Jack Mclelland Reading

Picture of Jack McClelland in 1967.

Jack McClelland was a Canadian publisher and president of the publishing house McClelland & Stewart (M&S). M&S had begun as a partnership between McClelland's father, John McClelland, and Frederick Goodchild, with the majority of its publishing being devoted to Protestant literature. Jack began working at M&S in 1946, and by 1961 he was president of the company. Under his leadership M&S changed its focus from religious works to the publishing of Canadian literature.

Jack McClelland saw M&S as a medium through which Canadian literature could be made more accessible to the public, and thus promote Canadian nationalism through culture. Many of the most prominent Canadian authors such as novelists Margaret Atwood and Mordicai Richeler, environmentalist Farley Mowat, and historians such as Pierre Burton and Conrad Black had their works published through M&S. In addition, the company was the primary publisher of English translations of Quebecois literature, such as novels by Michel Trembley and Claude Aubry, as well as the various political literature of the Quiet Revolution by those such as Rene Levesque and Pierre Vallieres.

Jack McClelland, like many contemporary Canadians, was concerned with the rising levels of foreign control in the Canadian economy, and the feeling that Canada would not last into the next millennium if things stayed the way they were. This led McClelland towards Canadian nationalism as promoted by the Committee for an Independent Canada (CIC). This group focused on gaining Canada a greater degree of economic freedom, particularly in areas deemed vital to Canada’s economy and culture. This focus by McClelland on ensuring the independence of the Canadian economy would eventually lead to him joining the CIC as a co-chairmen with Claude Ryan.

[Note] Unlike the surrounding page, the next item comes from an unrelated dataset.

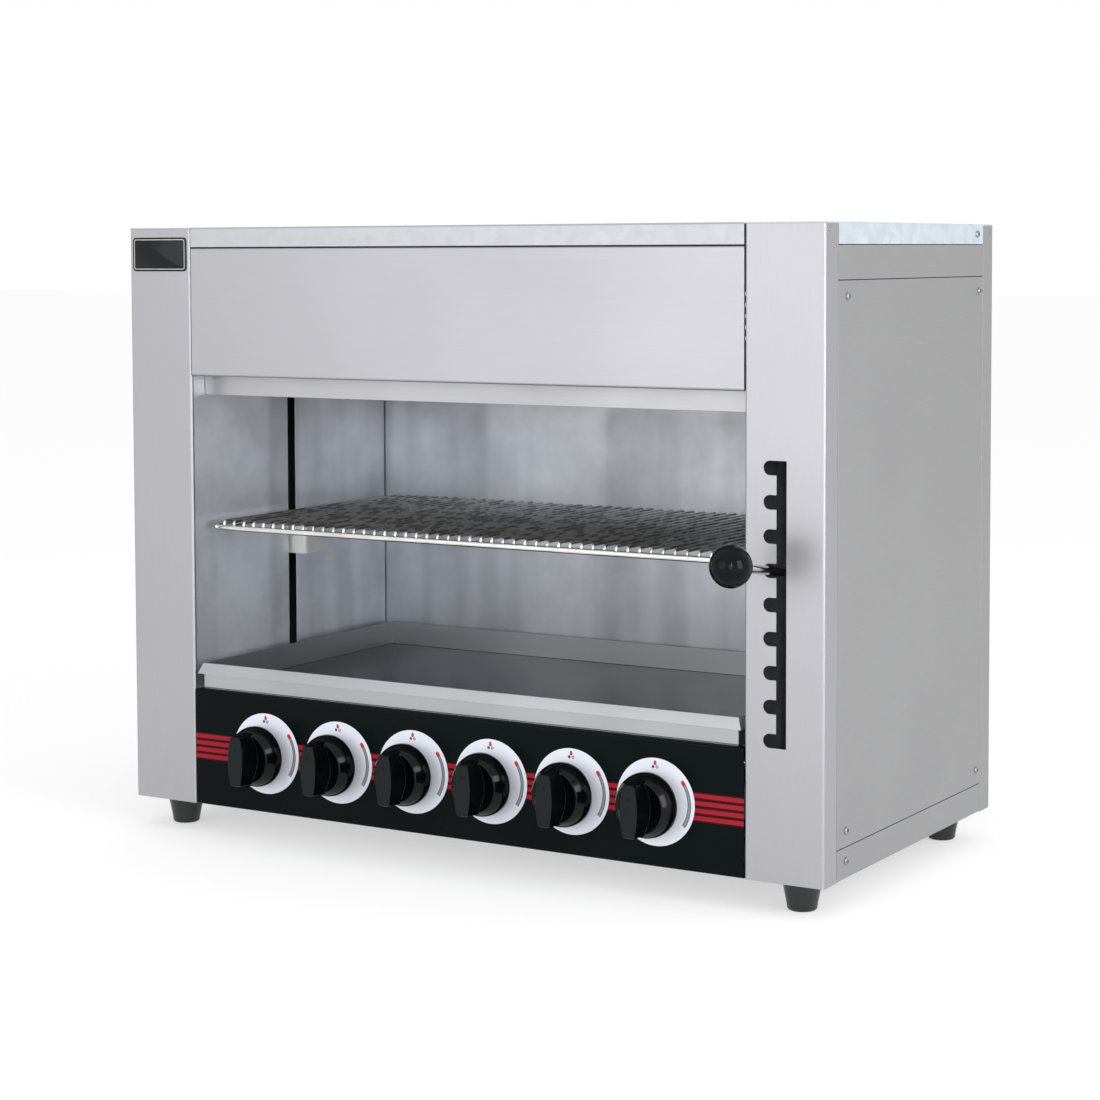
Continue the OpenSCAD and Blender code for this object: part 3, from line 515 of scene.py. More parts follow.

McClelland and Stewart Inc., under the guidance of Jack McClelland, would reshape Canadian publishing into something that is still felt today by many Canadian authors. When Jack McClelland became sole owner in 1968, he transitioned the company to only publishing Canadian authors. This was a huge gamble, but due to the cultural revival in Canada, which saw many universities being opened and needing new books, the gamble paid off . This new focus would also see McClelland and Stewart strive to make sure all Canadian authors received their recognition and protection in Canadian society and the rest of the world. In the end Jack McClelland's goal was a success, as even today many Canadian authors are known around the world as great writers due to the actions of McClelland and Stewart Inc.